At length, on the 11th January, 1815, Lord Seaforth died, the last of his race. His modern title became extinct. The chiefdom of the Mackenzies, divested of its rank and honour, passed away to a very remote collateral, who succeeded to no portion of the property, and the great Seaforth estates were inherited by a white-hooded lassie from the East. Lord Seaforth’s eldest surviving daughter, the Honourable Mary Frederica Elizabeth Mackenzie, had married, in 1804, Admiral Sir Samuel Hood, Bart., K.B., who was Admiral of the West India station while Seaforth himself was Governor in those islands. Sir Samuel afterwards had the chief command in the Indian seas, whither his lady accompanied him, and spent several years with him in different parts of the East Indies. He died while holding that high command, very nearly at the same time as Lord Seaforth, so that his youthful wife was a recent widow at the time, and returned home from India in her widow’s weeds, to take possession of her paternal inheritance. She was thus literally a white-coifed or white-hooded lassie (that is, a young woman in widow’s weeds, and a Hood by name) from the East. After some years of widowhood, Lady Hood Mackenzie married a second time, Mr. Stewart, a grandson of the sixth Earl of Galloway, who assumed the name of Mackenzie, and established himself on his lady’s extensive estates in the North. Thus, the possessions of Seaforth may be truly said to have passed from the male line of the ancient house of Mackenzie. And still more strikingly was this fulfilled, as regarded a large portion of these estates, when Mr. and Mrs. Stewart Mackenzie sold the great Island of Lewis to Sir James Matheson.
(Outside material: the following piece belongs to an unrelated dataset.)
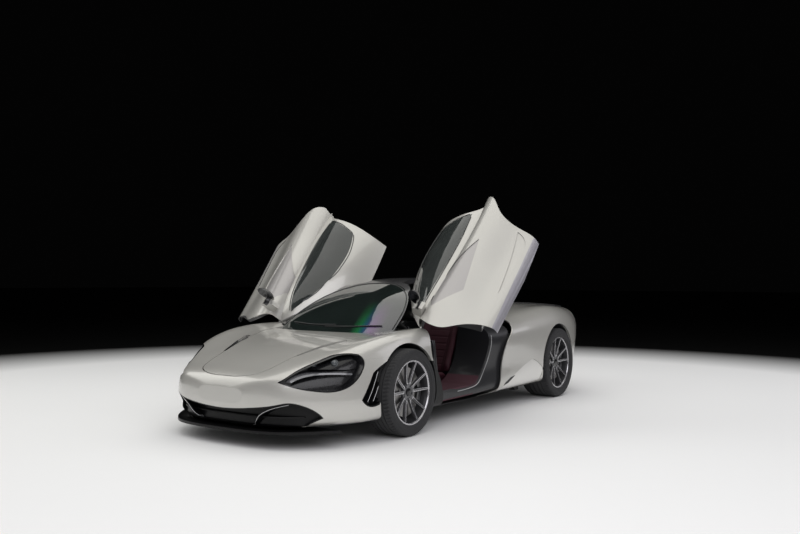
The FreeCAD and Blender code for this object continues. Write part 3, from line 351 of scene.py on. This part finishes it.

After many years of happiness and prosperity, a frightful accident threw the family into mourning. Mrs. Stewart Mackenzie was one day driving her younger sister, the Hon. Caroline Mackenzie, in a pony carriage, among the woods in the vicinity of Brahan Castle. Suddenly, the ponies took fright, and started off at a furious pace. Mrs. Stewart Mackenzie was quite unable to check them, and both she and her sister were thrown out of the carriage much bruised and hurt. She happily soon recovered from the accident, but the injury which her sister sustained proved fatal, and, after lingering for some time in a hopeless state, she died, to the inexpressible grief of all the members of her family. As Mrs. Stewart Mackenzie was driving the carriage at the time of the accident, she may be said to have been the innocent cause of her sister’s death, and thus to have fulfilled the last portion of Coinneach’s prophecy which has yet been accomplished.
Thus we have seen that the last chief of Seaforth was deaf and dumb; that he had four sons; that he survived them all; that the four great Highland lairds who were his contemporaries were all distinguished by the peculiar personal marks the seer predicted; that his estates were inherited by a white-coifed or white-hooded lassie from the East; that his great possessions passed into the hands of other races; and that his eldest daughter and heiress was so unfortunate as to be the innocent cause of her sister’s death. In this vary remarkable instance of family fate, the prophecy was not found out after the events occurred; it had been current for generations in the Highlands, and its tardy fulfilment was marked curiously and anxiously by an entire clan and a whole county. Seaforth was respected and beloved far and near, and strangers, as well as friends and clansmen, mourned along with him the sorrows of his later years. The gradual development of the doom was watched with sympathy and grief, and the fate of Seaforth has been, during the last half-century of his life, regarded as one of the most curious instances of that second-sight for which the inhabitants of the Highlands of Scotland have been so long celebrated. Mr. Stewart Mackenzie, the accomplished husband of the heiress of Seaforth, after being for many years a distinguished member of the House of Commons and a Privy Councillor, held several high appointments in the Colonial Dominions of the British Crown. He was successively Governor of Ceylon and Lord High Commissioner of the Ionian Islands, and died, universally beloved and lamented, in the year 1843.
Lockhart in his Life of Scott, in reference to the Seaforth prediction, says:—“Mr. Morrit can testify thus far—that he heard the prophecy quoted in the Highlands at a time when Lord Seaforth had two sons alive, and in good health, and that it certainly was not made after the event”; and he goes on to tell us that Scott and Sir Humphrey Davy were most certainly convinced of its truth, as also many others who had watched the latter days of Seaforth in the light of those wonderful predictions.